Alameda Research, an affiliate of the now-bankrupt cryptocurrency exchange FTX, has withdrawn its lawsuit against Grayscale Investments. The legal action, initially filed in a Delaware court in March last year, accused Grayscale of engaging in practices that enriched the company at the expense of shareholders.
Alameda’s Withdraw Strengthens Grayscale’s Legal Position
Alameda Research, an affiliate of the bankrupt cryptocurrency exchange FTX, has withdrawn its legal action against Grayscale Investments. This lawsuit, filed in a Delaware court in March of the previous year, had charged the digital asset manager with profiting at the expense of its shareholders, according to a court document revealed on Monday.
The suit also alleged that Grayscale imposed excessive fees and denied investors the opportunity to redeem their shares from its two cryptocurrency-based trusts, namely the Grayscale Bitcoin Trust (GBTC) and the Grayscale Ethereum Trust.
The lawsuit had also named Grayscale CEO Michael Sonnenshein, along with its parent entity, Digital Currency Group (DCG), and its CEO Barry Silbert as defendants. Following the withdrawal of the lawsuit by Alameda, a representative for Grayscale commented, highlighting that the company always viewed the legal action as baseless. ” Alameda’s voluntary dismissal underscores Grayscale’s position that this legal action was entirely without merit,” stated the spokesperson.
Earlier in the month, the Grayscale Bitcoin Trust (GBTC) commenced trading as an exchange-traded fund (ETF) on the NYSE Arca, following the approval from the U.S. Securities and Exchange Commission to transform the existing trust into an ETF.
Early trading data showed that the Grayscale Bitcoin Trust, recognized as the largest bitcoin fund with a valuation of $28 billion, led in share turnover. The fund’s trading volumes surpassed the $2 billion mark, indicating significant investor interest and activity.
However, the SEC announced a delay in deciding on the Grayscale Ethereum Trust’s application for a spot exchange-traded fund (ETF). Originally set for December 6, 2023, the decision has been pushed to January 25, 2024, indicating the SEC’s view on whether Ethereum is a commodity or a security.

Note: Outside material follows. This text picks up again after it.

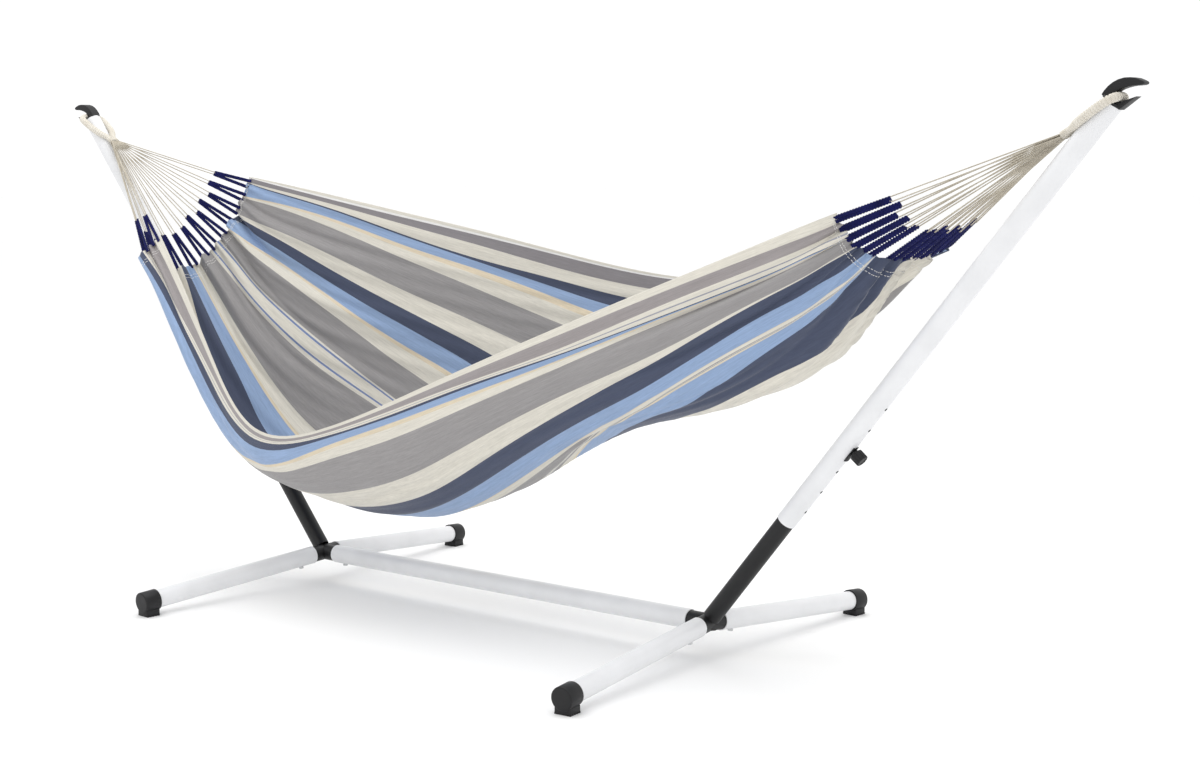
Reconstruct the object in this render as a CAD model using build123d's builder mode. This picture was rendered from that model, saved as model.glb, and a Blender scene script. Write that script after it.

FTX Aims To Recover In Billions
The trial of Sam Bankman-Fried has concluded, yet the bankruptcy proceedings of FTX continue to actively unfold. Under the guidance of John Ray III, the cryptocurrency exchange is rigorously working to reclaim billions of dollars for its creditors.
Last week, a federal appeals court mandated the appointment of an independent bankruptcy examiner to probe into the November 2022 downfall of FTX. Overturning a prior decision, the 3rd U.S. Circuit Court of Appeals in Philadelphia concurred with a government oversight body that the appointment of an examiner is compulsory under the U.S. Bankruptcy Code, given the substantial scale of FTX’s case. This includes the purported misappropriation of customer assets amounting to $10 billion.
Interestingly, Joseph Bankman and Barbara Fried, parents of Sam Bankman-Fried, have moved to dismiss a lawsuit from FTX, seeking to reclaim allegedly fraudulently transferred funds. This follows their son’s conviction on fraud charges, with sentencing due in March.